The increase in the earned income tax was sought by Unkovic’s replacement, Harrisburg Receiver William Lynch, as part of the broke city’s Act 47 recovery plan.
Lynch is a retired Air Force major general formerly in charge of Iraq War reconstruction. By most accounts, the Iraq War left Gen. Lynch unprepared for the mayhem in Harrisburg.
Under Lynch’s requested plan, the city’s earned income tax would be doubled. It would mean that city residents making $35,000 a year would pay an extra $350 in taxes
But City Council quickly defied Gen. Lynch’s marching orders.
Council President Wanda Williams, Councilman Brad Koplinsky, and other council members complained that bondholders should be forced into negotiations to lower the debt before taxes are raised.
Harrisburg currently owes somewhere between $1 and $2 billion in debt. (No one knows the exact amount owed by the city to its creditors.)
Council members also complain that they should not, and cannot, be ordered by Corbett’s receiver, or state courts, to vote against their consciences or their constituents’ wishes and interests
Receiver Lynch in July brought the deadlocked matter to Commonwealth Court.
Judge Bonnie Leadbetter on August 27 upheld Receiver Lynch on the tax increase, and gave city council 15 days to enact the tax.
But at a council meeting on August 28, a majority of City Council members indicated they were prepared to defy and appeal Judge Leadbetter’s order.
Nearly all matters involving insolvent Harrisburg — down to the smallest disagreements with Corbett’s appointed receiver — will apparently now drag out for months or years in state, and appellate courts.
It is not clear what court remedies Receiver Lynch or Judge Leadbetter can use to rectify problems that are clearly political and financial in nature.

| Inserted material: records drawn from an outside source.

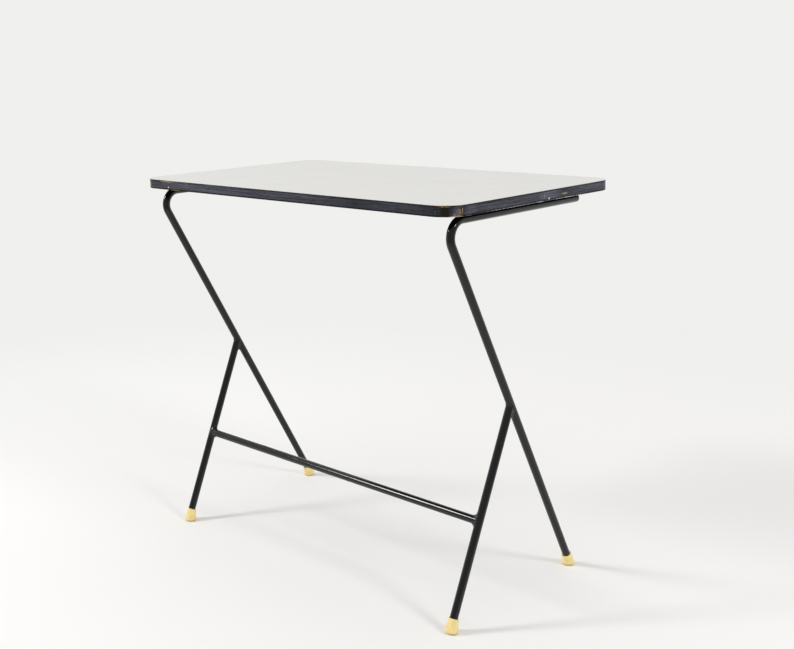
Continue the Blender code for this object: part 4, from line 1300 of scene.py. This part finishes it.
class MakeStudio(bpy.types.Operator):
    """Make the pale floor, the soft light and the camera"""

    bl_idname = "side_table.studio"
    bl_label = "Studio"

    def execute(self, context):
        studio = context.scene.side_table_studio
        self.floor(studio)
        self.world(context.scene, studio)
        for name, (place, extent) in LAMPS.items():
            self.lamp(name, place, extent, getattr(studio, name))
        self.camera(context.scene, studio)
        context.scene.view_settings.view_transform = "Standard"
        return {"FINISHED"}

    def shown_rays(self, tree):
        """Return a mask of camera rays, and one of every ray that shows the background."""
        ray = node(tree, "ShaderNodeLightPath").outputs
        direct = node(tree, "ShaderNodeMath", {
            0: ray["Is Camera Ray"], 1: ray["Is Glossy Ray"],
        }, operation="MAXIMUM")
        shown = node(tree, "ShaderNodeMath", {
            0: direct.outputs[0], 1: ray["Is Transmission Ray"],
        }, operation="MAXIMUM")
        return ray["Is Camera Ray"], shown.outputs[0]

    def floor(self, studio):
        """Add a round floor that fades into the background before its edge."""
        loose = bmesh.new()
        bmesh.ops.create_circle(loose, cap_ends=True, segments=128, radius=studio.floor_radius)
        floor = as_piece("studio_floor", loose)
        # It lies a hair under the soles, so that the two don't flicker
        hair = 0.00002
        floor.data.transform(Matrix.Translation((0, 0, -hair)))
        material, tree = new_material("pale_matt_paper_floor")
        spot = node(tree, "ShaderNodeTexCoord").outputs["Object"]
        far = node(tree, "ShaderNodeVectorMath", {0: spot}, operation="LENGTH")
        fade = node(tree, "ShaderNodeMapRange", {
            "Value": far.outputs["Value"], "From Min": studio.fade_start, "From Max": studio.fade_end,
        }, interpolation_type="SMOOTHSTEP")
        paper = node(tree, "ShaderNodeBsdfPrincipled", {
            "Base Color": rgba(studio.floor), "Roughness": 0.9, "Specular IOR Level": 0.1,
        })
        clear = node(tree, "ShaderNodeBsdfTransparent")
        # The far floor gives way to the pale background where it is seen, but still throws light on the table
        gone = node(tree, "ShaderNodeMath", {
            0: fade.outputs["Result"], 1: self.shown_rays(tree)[1],
        }, operation="MULTIPLY")
        mixed = node(tree, "ShaderNodeMixShader", {
            0: gone.outputs[0], 1: paper.outputs[0], 2: clear.outputs[0],
        })
        node(tree, "ShaderNodeOutputMaterial", {"Surface": mixed.outputs[0]})
        floor.data.materials.append(material)

    def world(self, scene, studio):
        """Light the table evenly from all round, and show the camera and the gloss a pale background."""
        world = bpy.data.worlds.new("pale_room")
        world.use_nodes = True
        tree = world.node_tree
        tree.nodes.clear()
        # Away from the backdrop the room is dimmer, which only gloss shows
        looking = node(tree, "ShaderNodeTexCoord").outputs["Generated"]
        backdrop = node(tree, "ShaderNodeVectorMath", {0: looking, 1: BACKDROP_WAY}, operation="DOT_PRODUCT")
        lit = node(tree, "ShaderNodeMapRange", {
            "Value": backdrop.outputs["Value"], "From Min": -0.5, "From Max": 0.3,
        }, interpolation_type="SMOOTHSTEP")
        light = node(tree, "ShaderNodeBackground", {
            "Color": rgba((1.0, 1.0, 1.0)), "Strength": studio.daylight,
        })
        camera_ray, shown = self.shown_rays(tree)
        pale = node(tree, "ShaderNodeMath", {0: lit.outputs["Result"], 1: camera_ray}, operation="MAXIMUM")
        room = node(tree, "ShaderNodeMix", {
            0: pale.outputs[0], MIX_A: rgba(studio.dim_side), MIX_B: rgba(studio.background),
        }, data_type="RGBA").outputs[MIX_RESULT]
        seen = node(tree, "ShaderNodeBackground", {"Color": room, "Strength": 1.0})
        mixed = node(tree, "ShaderNodeMixShader", {0: shown, 1: light.outputs[0], 2: seen.outputs[0]})
        node(tree, "ShaderNodeOutputWorld", {"Surface": mixed.outputs[0]})
        scene.world = world

    def lamp(self, name, place, extent, power):
        """Add a soft lamp that faces the middle of the table."""
        data = bpy.data.lights.new(name, "AREA")
        data.shape, data.energy = "RECTANGLE", power
        data.size, data.size_y = extent
        lamp = bpy.data.objects.new(name, data)
        lamp.location = place
        lamp.rotation_euler = (TABLE_MIDDLE - Vector(place)).to_track_quat("-Z", "Y").to_euler()
        bpy.context.scene.collection.objects.link(lamp)

    def camera(self, scene, studio):
        """Add the camera at the photo's viewing angle."""
        data = bpy.data.cameras.new("photo_camera")
        data.sensor_width, data.lens = 36.0, studio.lens
        camera = bpy.data.objects.new("photo_camera", data)
        yaw, pitch, roll = (math.radians(angle) for angle in CAMERA_ANGLES)
        flat = math.cos(pitch)
        forward = Vector((-math.sin(yaw) * flat, math.cos(yaw) * flat, -math.sin(pitch)))
        level = Vector((math.cos(yaw), math.sin(yaw), 0))
        upright = level.cross(forward)
        right = level * math.cos(roll) + upright * math.sin(roll)
        up = upright * math.cos(roll) - level * math.sin(roll)
        turn = Matrix((right, up, -forward)).transposed().to_4x4()
        camera.matrix_world = Matrix.Translation(CAMERA_PLACE) @ turn
        scene.collection.objects.link(camera)
        scene.camera = camera


OPERATORS = (MakeBoard, MakeLaminate, MakeRods, MakeWelds, MakeTabs, MakeScrews, MakeFeet, MakeStudio)
SETTINGS = {
    "side_table_top": TopSettings,
    "side_table_rods": RodSettings,
    "side_table_fixings": FixingSettings,
    "side_table_feet": FootSettings,
    "side_table_studio": StudioSettings,
}


class SideTablePanel(bpy.types.Panel):
    """Lists the table's pieces and settings in the sidebar"""

    bl_idname = "VIEW3D_PT_side_table"
    bl_label = "Side Table"
    bl_space_type = "VIEW_3D"
    bl_region_type = "UI"
    bl_category = "Side Table"

    def draw(self, context):
        for operator in OPERATORS:
            self.layout.operator(operator.bl_idname)
        for name, group in SETTINGS.items():
            settings = getattr(context.scene, name)
            box = self.layout.box()
            for setting in group.__annotations__:
                box.prop(settings, setting)


def register():
    """Register the settings, the operators and the panel."""
    for kind in (*SETTINGS.values(), *OPERATORS, SideTablePanel):
        bpy.utils.register_class(kind)
    for name, group in SETTINGS.items():
        setattr(bpy.types.Scene, name, PointerProperty(type=group))


def unregister():
    """Take everything back out again."""
    for name in SETTINGS:
        delattr(bpy.types.Scene, name)
    for kind in reversed((*SETTINGS.values(), *OPERATORS, SideTablePanel)):
        bpy.utils.unregister_class(kind)


def main():
    """Build every piece in order."""
    register()
    for operator in OPERATORS:
        group, name = operator.bl_idname.split(".")
        getattr(getattr(bpy.ops, group), name)()
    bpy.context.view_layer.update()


if __name__ == "__main__":
    main()
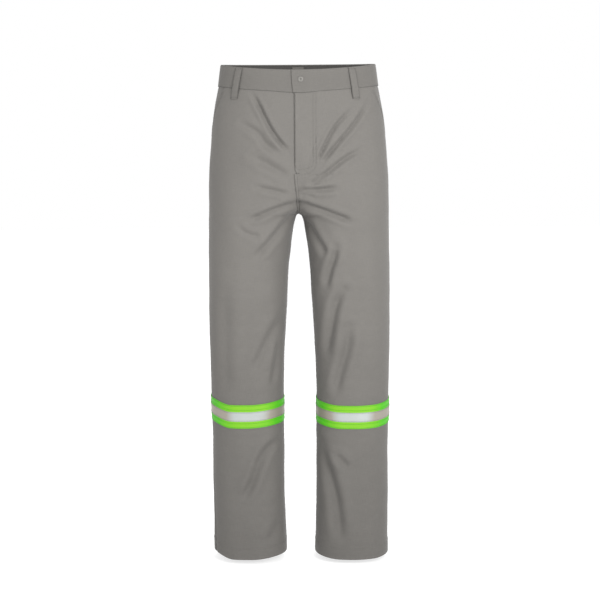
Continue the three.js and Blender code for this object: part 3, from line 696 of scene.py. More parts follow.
def silver_tape():
    """Glass-bead reflective film on cloth: a bead grain, handling marks, and bright and dull patches along
    its length, painted reflections of its facets. It is painted bright over the front and back and
    dull at the sides: a painted reflection."""
    f = Finish("silver_tape")
    place = f.node("TexCoord", output=3)
    cloth = f.node("UVMap", {"uv_map": "cloth"})
    beads = f.node("TexVoronoi", {"feature": "F1"}, Vector=place, Scale=1900.0)
    facet_glints = noise(f, scaled(f, cloth, 18, 4), 1.0, 1.0)
    scuff = noise(f, place, 55.0, 5.0, 0.65)
    out_from_middle = f.node("SeparateXYZ", output=1, Vector=place).absolute()
    # Bright over the front and back, dull at the sides and in patches along the strip: painted reflection.
    shade = (out_from_middle - 0.0715) * 110 + (facet_glints - 0.5) * 1.6 + (scuff - 0.5) * 0.4 + 0.4
    base = f.mix(shade, (0.235, 0.215, 0.18), (0.31, 0.335, 0.325))
    return f.shader(Base_Color=base, Metallic=0.25, Roughness=scuff * 0.25 + 0.30,
                    Normal=f.bump(beads * 0.5 + scuff, 0.0001, 0.5), Specular_IOR_Level=0.6)


def metal(name, colour, rough=0.35, scuffs=0.25, metallic=1.0):
    """Plated metal: tiny scuffs, uneven dullness, fine pitting."""
    f = Finish(name)
    place = f.node("TexCoord", output=3)
    scuff = noise(f, place, 1400.0, 6.0, 0.7)
    patch = noise(f, place, 260.0, 3.0)
    base = f.mix(patch * 0.6 + scuff * 0.4, *shades(colour, 0.7, 1.25))
    return f.shader(Base_Color=base, Metallic=metallic, Roughness=scuff * scuffs + rough,
                    Normal=f.bump(scuff + patch, 0.00003, 0.6))


def thread(name, colour):
    """Twisted thread: slanted plies and small shade changes."""
    f = Finish(name)
    place = f.node("TexCoord", output=3)
    ply = noise(f, place, 2600.0, 2.0)
    cloud = noise(f, place, 120.0, 2.0)
    base = f.mix(ply * 0.6 + cloud * 0.4, *shades(colour, 0.75, 1.3))
    return f.shader(Base_Color=base, Roughness=0.7 + ply * 0.15, Normal=f.bump(ply, 0.00008, 0.6))


GREY = (0.117, 0.111, 0.103)
CLOTH_FINISH = woven("grey_twill", GREY, falloff_shade=0.5)
# The same twill a tenth darker, for the waistband, loops, rear pockets and hem fold: painted shade. Its
# stronger edge wear is real wear.
BAND_FINISH = woven("grey_twill_shaded", tuple(c * 0.90 for c in GREY), wear=0.3)
LINING = woven("dark_lining", (0.050, 0.048, 0.045), pitch=0.0005, depth=0.00008, melange=0.06)
POCKETING = woven("pocket_cloth", (0.24, 0.23, 0.21), pitch=0.0005, depth=0.00006, melange=0.05)
LABEL = woven("blank_label", (0.105, 0.10, 0.092), pitch=0.0004, depth=0.00005, melange=0.03, wear=0.05)
ZIP_CLOTH = woven("zip_tape_cloth", (0.075, 0.073, 0.068), pitch=0.0009, depth=0.00015, melange=0.05)
LIME, SILVER = lime_tape(), silver_tape()
STEEL = metal("zip_steel", (0.40, 0.395, 0.38))
SNAP_PAINT = metal("snap_paint", (0.125, 0.12, 0.11), rough=0.42, metallic=0.15)
THREAD = thread("grey_thread", (0.095, 0.09, 0.083))
LIME_THREAD = thread("lime_thread", (0.045, 0.30, 0.008))


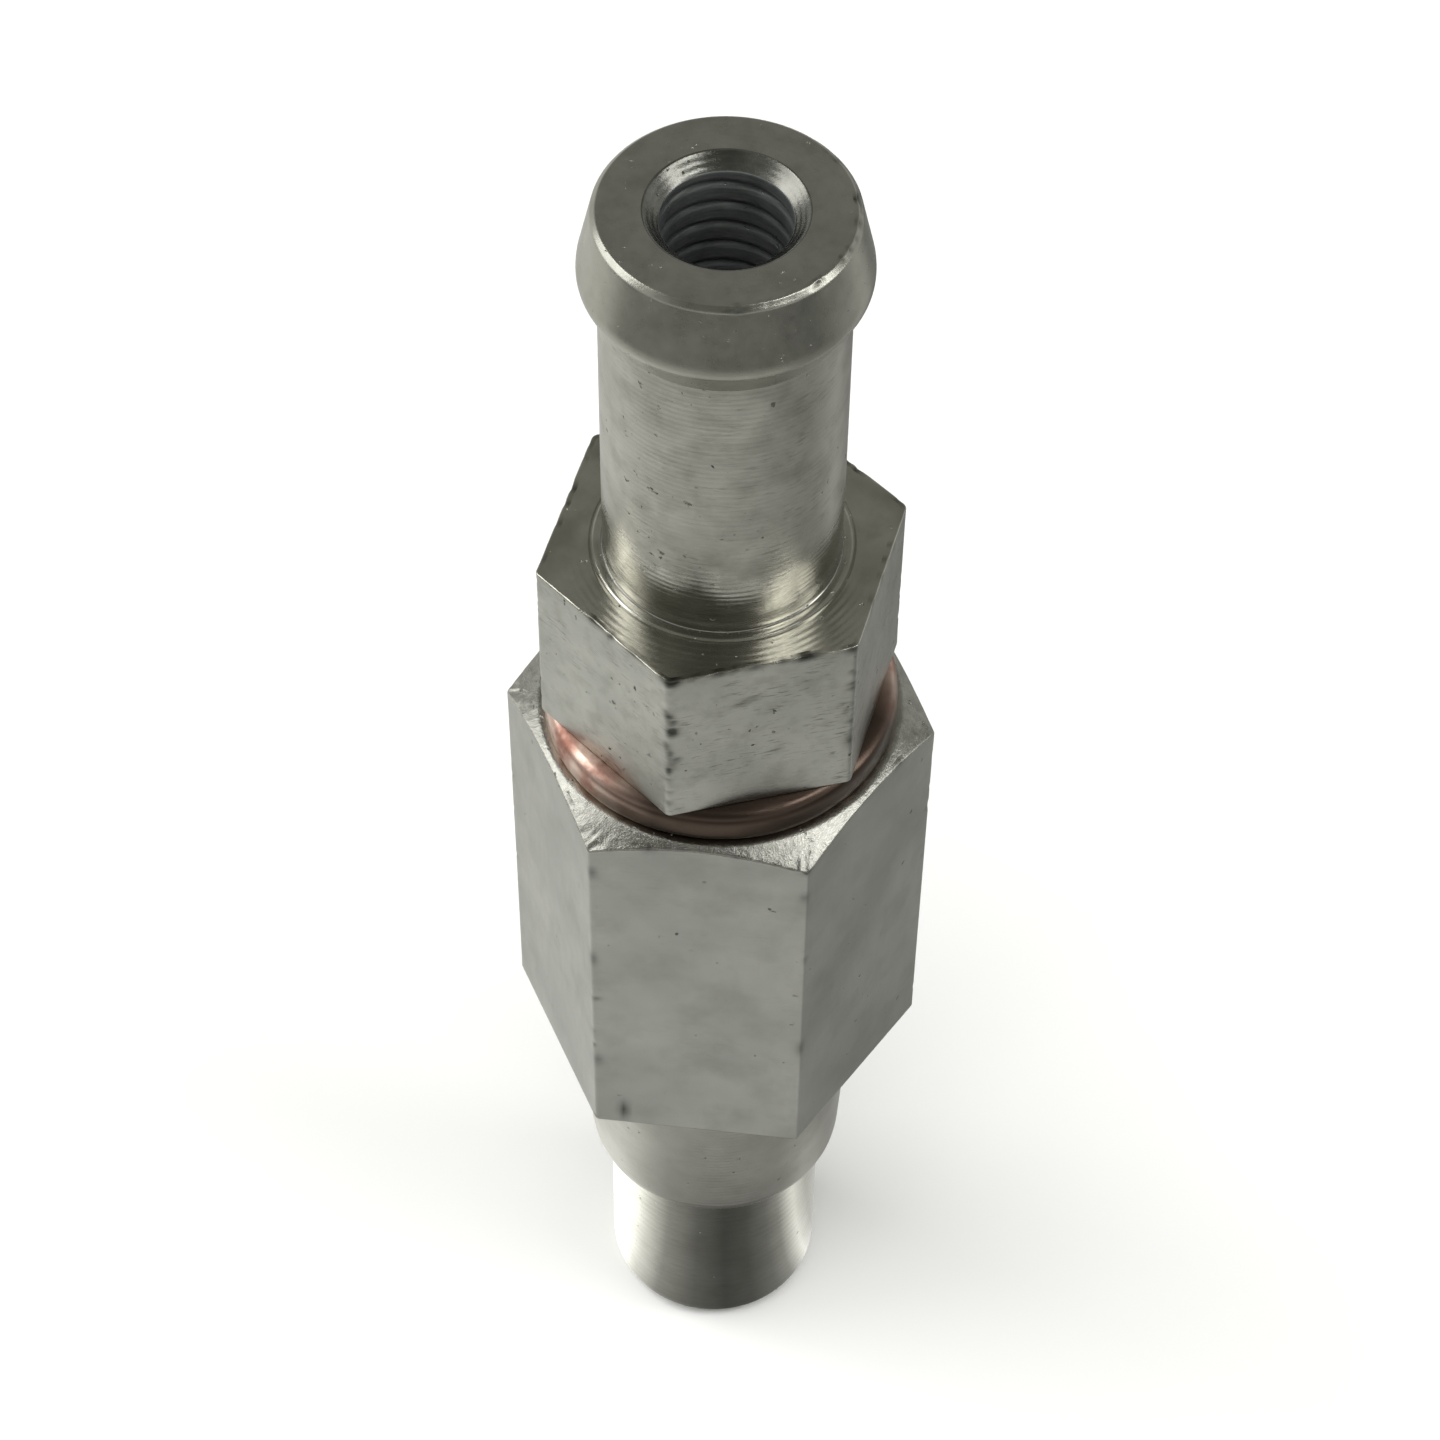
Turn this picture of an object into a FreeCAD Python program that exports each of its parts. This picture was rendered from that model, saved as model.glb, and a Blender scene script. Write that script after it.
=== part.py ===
import FreeCAD, Part
import math
import os
import Sketcher

# A two-piece in-line check valve turned from hexagonal bar. Millimetres, +Z up.
# The origin is the middle of the plain inlet spigot's end; gas leaves at the top.

document = FreeCAD.newDocument("InlineCheckValve")

SIZES = [
    # valve body, from the inlet end upwards
    ("spigotDia", 12.0), ("spigotLength", 13.2), ("spigotEdge", 0.9), ("inletBore", 7.0),
    ("neckLength", 13.8), ("neckInset", 1.8), ("neckStep", 1.1), ("neckRound", 1.3),
    ("bodyFlats", 19.0), ("bodyHexLength", 26.0), ("chamferInset", 0.3), ("chamferAngle", 30.0),
    ("threadDia", 14.0), ("threadDepth", 11.0), ("threadClearance", 0.05), ("threadLeadIn", 0.5),
    ("shoulderWidth", 0.85), ("chamberDepth", 11.0), ("seatMargin", 0.1), ("seatBoreDepth", 4.0),
    # copper sealing washer
    ("washerThickness", 2.0), ("washerWidth", 1.9), ("washerClearance", 0.1),
    # outlet cap with its beaded hose tail
    ("capFlats", 16.0), ("capHexLength", 10.6), ("capTurn", 20.4),
    ("tailLength", 22.4), ("tailDia", 11.6), ("tailFillet", 0.4),
    ("mouthDia", 11.6), ("mouthEdge", 0.25),
    ("beadRise", 0.9), ("beadFlank", 3.0), ("beadLand", 0.5), ("beadUndercut", 1.7),
    ("outletBore", 6.0), ("countersink", 0.7), ("shankWall", 1.75), ("shankEndGap", 0.05),
    # poppet, its seal and its guide
    ("headGap", 1.0), ("headThickness", 2.5), ("noseGap", 1.0), ("noseLength", 2.0),
    ("sealThickness", 0.8), ("sealWidth", 1.3), ("seatGap", 0.1),
    ("stemDia", 3.0), ("stemClearance", 0.05), ("stemProjection", 4.0), ("stemHeadroom", 0.8),
    ("stopWidth", 0.4), ("liftTravel", 2.5), ("stopGap", 0.05),
    ("guideThickness", 1.5), ("guideClearance", 0.05),
    ("flowHoleDia", 2.4), ("flowHoleMargin", 0.6), ("flowHoleCount", 6),
    # return spring
    ("springWire", 0.5), ("springGap", 0.3), ("springTurns", 5), ("springEndGap", 0.05),
]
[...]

What instead seems abundantly clear to almost everyone but Gov. Corbett and the bondholders is that this mess is in the wrong courtroom.
These matters clearly and rightly should be addressed in federal bankruptcy court.
Harrisburg should be allowed and encouraged to file for Chapter 9 bankruptcy protection to drive down its debt to the careless bondholders who gladly helped and guided the city into this quagmire.